## Given information
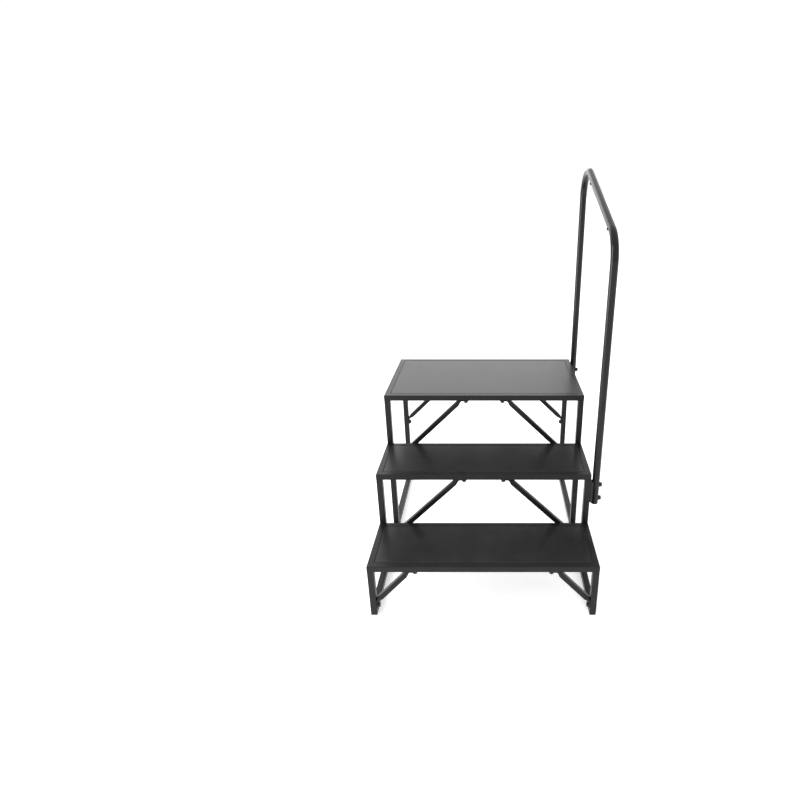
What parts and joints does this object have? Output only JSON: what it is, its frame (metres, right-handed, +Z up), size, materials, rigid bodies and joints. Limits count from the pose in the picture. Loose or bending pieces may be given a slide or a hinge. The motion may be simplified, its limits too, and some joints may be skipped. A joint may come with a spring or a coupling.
{
  "type": "mounting block",
  "caption": "Free-standing stepped steel mounting block with open risers, bolted diagonal braces and a tall sloping tube handrail on one side.",
  "frame": {"origin": "on the floor, under the middle of the whole object's box", "axes": "+X to the rider's right as they climb, the side with the handrail; +Y from the lowest tread to the highest; +Z up"},
  "size_m": [0.7376, 0.862, 1.2899],
  "materials": {
    "black_frame": "satin black powder coat on square steel tube",
    "black_panel": "fine-grained satin black powder coat on sheet steel",
    "black_brace": "satin black powder coat on square steel tube with pressed ends",
    "black_handrail": "semi-gloss black powder coat on round steel tube",
    "black_bolts": "black oxide steel fasteners",
    "plated_steel": "zinc plated steel, hidden inside the tubes",
    "black_plastic": "matt black moulded plastic"
  },
  "bodies": {
    "root": {"tread_lower_front_tube": "black_frame", "tread_lower_rear_tube": "black_frame", "tread_lower_left_tube": "black_frame", "tread_lower_right_tube": "black_frame", "tread_lower_panel": "black_panel", "tread_lower_rib": "black_frame", "tread_middle_front_tube": "black_frame", "tread_middle_rear_tube": "black_frame", "tread_middle_left_tube": "black_frame", "tread_middle_right_tube": "black_frame", "tread_middle_panel": "black_panel", "tread_middle_rib": "black_frame", "tread_upper_front_tube": "black_frame", "tread_upper_rear_tube": "black_frame", "tread_upper_left_tube": "black_frame", "tread_upper_right_tube": "black_frame", "tread_upper_panel": "black_panel", "tread_upper_rib": "black_frame", "leg_lower_left": "black_frame", "leg_lower_right": "black_frame", "leg_middle_left": "black_frame", "leg_middle_right": "black_frame", "leg_upper_left": "black_frame", "leg_upper_right": "black_frame", "leg_rear_left": "black_frame", "leg_rear_right": "black_frame", "ground_rail_front_left": "black_frame", "ground_rail_front_right": "black_frame", "ground_rail_middle_left": "black_frame", "ground_rail_middle_right": "black_frame", "ground_rail_rear_left": "black_frame", "ground_rail_rear_right": "black_frame", "brace_lower_left": "black_brace", "brace_lower_right": "black_brace", "brace_middle_left": "black_brace", "brace_middle_right": "black_brace", "brace_upper_left": "black_brace", "brace_upper_right": "black_brace", "brace_rear_left": "black_brace", "brace_rear_right": "black_brace", "brace_bolts": "black_bolts", "flat_washers": "black_bolts", "rivet_nuts": "plated_steel", "leg_spigots": "plated_steel", "link_plugs": "plated_steel", "link_bolts": "black_bolts", "foot_caps_left": "black_plastic", "foot_caps_right": "black_plastic", "handrail_front_post": "black_handrail", "handrail_top_rail": "black_handrail", "handrail_rear_post": "black_handrail", "handrail_front_sleeve": "plated_steel", "handrail_rear_sleeve": "plated_steel", "handrail_screws": "black_bolts", "handrail_saddles": "black_plastic", "handrail_washers": "black_plastic", "handrail_bolts": "black_bolts", "handrail_end_caps": "black_plastic"}
  },
  "joints": []
}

## Task prompt
Extract each line from the listing above, please, and repeat it exactly.

## Final answer
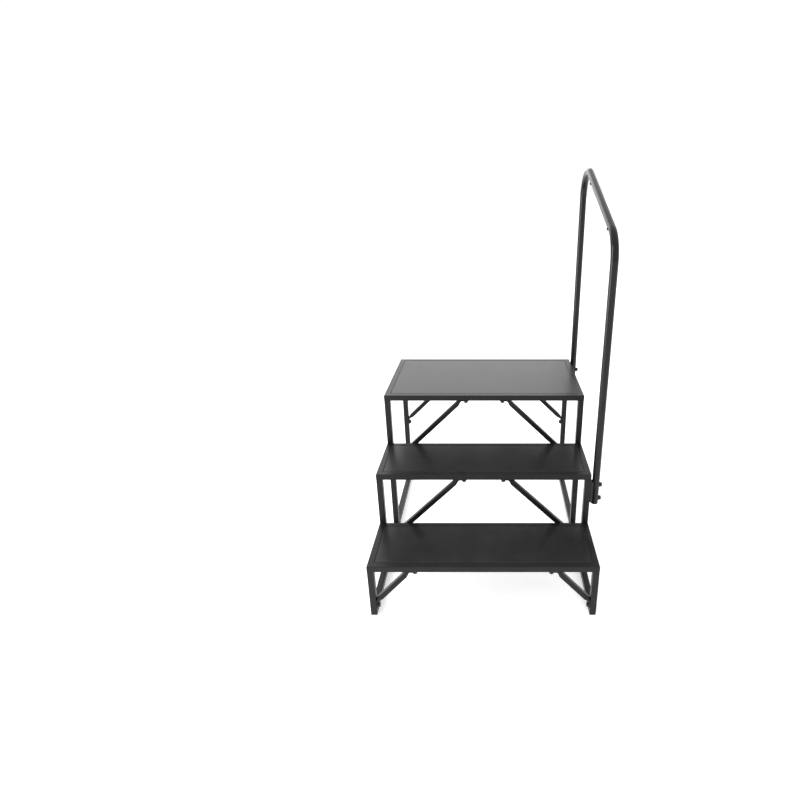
What parts and joints does this object have? Output only JSON: what it is, its frame (metres, right-handed, +Z up), size, materials, rigid bodies and joints. Limits count from the pose in the picture. Loose or bending pieces may be given a slide or a hinge. The motion may be simplified, its limits too, and some joints may be skipped. A joint may come with a spring or a coupling.
{
  "type": "mounting block",
  "caption": "Free-standing stepped steel mounting block with open risers, bolted diagonal braces and a tall sloping tube handrail on one side.",
  "frame": {"origin": "on the floor, under the middle of the whole object's box", "axes": "+X to the rider's right as they climb, the side with the handrail; +Y from the lowest tread to the highest; +Z up"},
  "size_m": [0.7376, 0.862, 1.2899],
  "materials": {
    "black_frame": "satin black powder coat on square steel tube",
    "black_panel": "fine-grained satin black powder coat on sheet steel",
    "black_brace": "satin black powder coat on square steel tube with pressed ends",
    "black_handrail": "semi-gloss black powder coat on round steel tube",
    "black_bolts": "black oxide steel fasteners",
    "plated_steel": "zinc plated steel, hidden inside the tubes",
    "black_plastic": "matt black moulded plastic"
  },
  "bodies": {
    "root": {"tread_lower_front_tube": "black_frame", "tread_lower_rear_tube": "black_frame", "tread_lower_left_tube": "black_frame", "tread_lower_right_tube": "black_frame", "tread_lower_panel": "black_panel", "tread_lower_rib": "black_frame", "tread_middle_front_tube": "black_frame", "tread_middle_rear_tube": "black_frame", "tread_middle_left_tube": "black_frame", "tread_middle_right_tube": "black_frame", "tread_middle_panel": "black_panel", "tread_middle_rib": "black_frame", "tread_upper_front_tube": "black_frame", "tread_upper_rear_tube": "black_frame", "tread_upper_left_tube": "black_frame", "tread_upper_right_tube": "black_frame", "tread_upper_panel": "black_panel", "tread_upper_rib": "black_frame", "leg_lower_left": "black_frame", "leg_lower_right": "black_frame", "leg_middle_left": "black_frame", "leg_middle_right": "black_frame", "leg_upper_left": "black_frame", "leg_upper_right": "black_frame", "leg_rear_left": "black_frame", "leg_rear_right": "black_frame", "ground_rail_front_left": "black_frame", "ground_rail_front_right": "black_frame", "ground_rail_middle_left": "black_frame", "ground_rail_middle_right": "black_frame", "ground_rail_rear_left": "black_frame", "ground_rail_rear_right": "black_frame", "brace_lower_left": "black_brace", "brace_lower_right": "black_brace", "brace_middle_left": "black_brace", "brace_middle_right": "black_brace", "brace_upper_left": "black_brace", "brace_upper_right": "black_brace", "brace_rear_left": "black_brace", "brace_rear_right": "black_brace", "brace_bolts": "black_bolts", "flat_washers": "black_bolts", "rivet_nuts": "plated_steel", "leg_spigots": "plated_steel", "link_plugs": "plated_steel", "link_bolts": "black_bolts", "foot_caps_left": "black_plastic", "foot_caps_right": "black_plastic", "handrail_front_post": "black_handrail", "handrail_top_rail": "black_handrail", "handrail_rear_post": "black_handrail", "handrail_front_sleeve": "plated_steel", "handrail_rear_sleeve": "plated_steel", "handrail_screws": "black_bolts", "handrail_saddles": "black_plastic", "handrail_washers": "black_plastic", "handrail_bolts": "black_bolts", "handrail_end_caps": "black_plastic"}
  },
  "joints": []
}